- [DATA SECTION]:
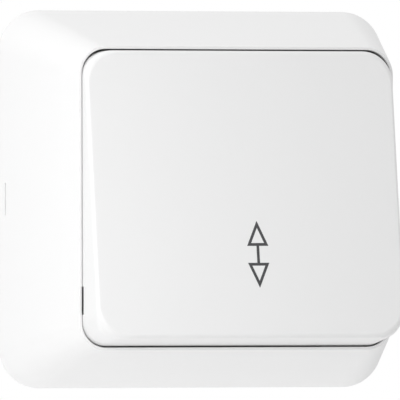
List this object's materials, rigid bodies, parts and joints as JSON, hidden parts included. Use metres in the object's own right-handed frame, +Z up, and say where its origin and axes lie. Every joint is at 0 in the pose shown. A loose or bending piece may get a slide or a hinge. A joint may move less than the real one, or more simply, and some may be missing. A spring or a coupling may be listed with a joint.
{
  "type": "two-way light switch",
  "caption": "Surface-mounted two-way light switch: a wide tilting key in a tapered white housing, over a seesaw changeover contact with screw terminals.",
  "frame": {"origin": "middle of the base on the wall face", "axes": "+X right, +Z up, +Y into the wall, so the front faces -Y"},
  "size_m": [0.0864, 0.0385, 0.08],
  "materials": {
    "white_moulding": "satin white moulding",
    "key_moulding": "satin white moulding",
    "back_moulding": "matt white moulding",
    "natural_moulding": "natural nylon",
    "dark_moulding": "dark grey moulding",
    "brass": "plain brass",
    "copper_alloy": "rolled copper alloy",
    "contact_silver": "silver alloy",
    "plated_steel": "zinc plated",
    "spring_steel": "drawn wire"
  },
  "bodies": {
    "housing": {"cover": "white_moulding", "base_plate": "back_moulding", "mechanism_lid": "natural_moulding", "mechanism_body": "dark_moulding", "upper_fixed_contact": "contact_silver", "lower_fixed_contact": "contact_silver", "cover_screw_upper": "plated_steel", "cover_screw_lower": "plated_steel", "mechanism_screw_upper": "plated_steel", "mechanism_screw_lower": "plated_steel", "common_terminal": "brass", "common_clamp_plate": "plated_steel", "common_terminal_screw": "plated_steel", "upper_terminal": "brass", "upper_clamp_plate": "plated_steel", "upper_terminal_screw": "plated_steel", "lower_terminal": "brass", "lower_clamp_plate": "plated_steel", "lower_terminal_screw": "plated_steel"},
    "rocker": {"rocker_key": "key_moulding", "rocker_carrier": "natural_moulding", "plunger_spring": "spring_steel"},
    "plunger": {"plunger": "natural_moulding"},
    "contact_blade": {"contact_blade": "copper_alloy", "upper_moving_contact": "contact_silver", "lower_moving_contact": "contact_silver"}
  },
  "joints": [
    {"name": "rocker_tilt", "type": "hinge", "parent": "housing", "child": "rocker", "pos_m": [0, -0.028, 0], "axis": [1, 0, 0], "range_deg": [0, 16]},
    {"name": "plunger_slide", "type": "slide", "parent": "rocker", "child": "plunger", "axis": [0, -0.9903, 0.1392], "range_m": [0, 0.0012], "stiffness_N_per_m": 400, "springref_m": -0.002, "deforming": ["plunger_spring"]},
    {"name": "blade_tilt", "type": "hinge", "parent": "housing", "child": "contact_blade", "pos_m": [0, -0.0063, 0], "axis": [1, 0, 0], "range_deg": [-16, 0]}
  ],
  "couplings": [
    {"joint": "blade_tilt", "follows": "rocker_tilt", "ratio": -1}
  ]
}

- [DIRECTION]: Reproduce the data, keeping every line exactly the same.

- [REPLY]:
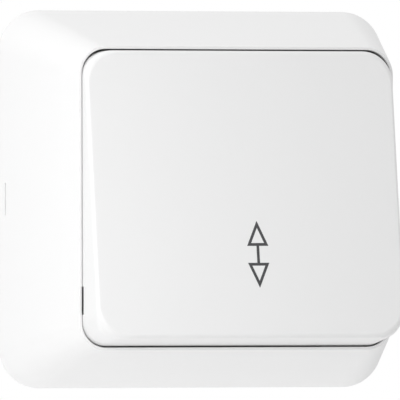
List this object's materials, rigid bodies, parts and joints as JSON, hidden parts included. Use metres in the object's own right-handed frame, +Z up, and say where its origin and axes lie. Every joint is at 0 in the pose shown. A loose or bending piece may get a slide or a hinge. A joint may move less than the real one, or more simply, and some may be missing. A spring or a coupling may be listed with a joint.
{
  "type": "two-way light switch",
  "caption": "Surface-mounted two-way light switch: a wide tilting key in a tapered white housing, over a seesaw changeover contact with screw terminals.",
  "frame": {"origin": "middle of the base on the wall face", "axes": "+X right, +Z up, +Y into the wall, so the front faces -Y"},
  "size_m": [0.0864, 0.0385, 0.08],
  "materials": {
    "white_moulding": "satin white moulding",
    "key_moulding": "satin white moulding",
    "back_moulding": "matt white moulding",
    "natural_moulding": "natural nylon",
    "dark_moulding": "dark grey moulding",
    "brass": "plain brass",
    "copper_alloy": "rolled copper alloy",
    "contact_silver": "silver alloy",
    "plated_steel": "zinc plated",
    "spring_steel": "drawn wire"
  },
  "bodies": {
    "housing": {"cover": "white_moulding", "base_plate": "back_moulding", "mechanism_lid": "natural_moulding", "mechanism_body": "dark_moulding", "upper_fixed_contact": "contact_silver", "lower_fixed_contact": "contact_silver", "cover_screw_upper": "plated_steel", "cover_screw_lower": "plated_steel", "mechanism_screw_upper": "plated_steel", "mechanism_screw_lower": "plated_steel", "common_terminal": "brass", "common_clamp_plate": "plated_steel", "common_terminal_screw": "plated_steel", "upper_terminal": "brass", "upper_clamp_plate": "plated_steel", "upper_terminal_screw": "plated_steel", "lower_terminal": "brass", "lower_clamp_plate": "plated_steel", "lower_terminal_screw": "plated_steel"},
    "rocker": {"rocker_key": "key_moulding", "rocker_carrier": "natural_moulding", "plunger_spring": "spring_steel"},
    "plunger": {"plunger": "natural_moulding"},
    "contact_blade": {"contact_blade": "copper_alloy", "upper_moving_contact": "contact_silver", "lower_moving_contact": "contact_silver"}
  },
  "joints": [
    {"name": "rocker_tilt", "type": "hinge", "parent": "housing", "child": "rocker", "pos_m": [0, -0.028, 0], "axis": [1, 0, 0], "range_deg": [0, 16]},
    {"name": "plunger_slide", "type": "slide", "parent": "rocker", "child": "plunger", "axis": [0, -0.9903, 0.1392], "range_m": [0, 0.0012], "stiffness_N_per_m": 400, "springref_m": -0.002, "deforming": ["plunger_spring"]},
    {"name": "blade_tilt", "type": "hinge", "parent": "housing", "child": "contact_blade", "pos_m": [0, -0.0063, 0], "axis": [1, 0, 0], "range_deg": [-16, 0]}
  ],
  "couplings": [
    {"joint": "blade_tilt", "follows": "rocker_tilt", "ratio": -1}
  ]
}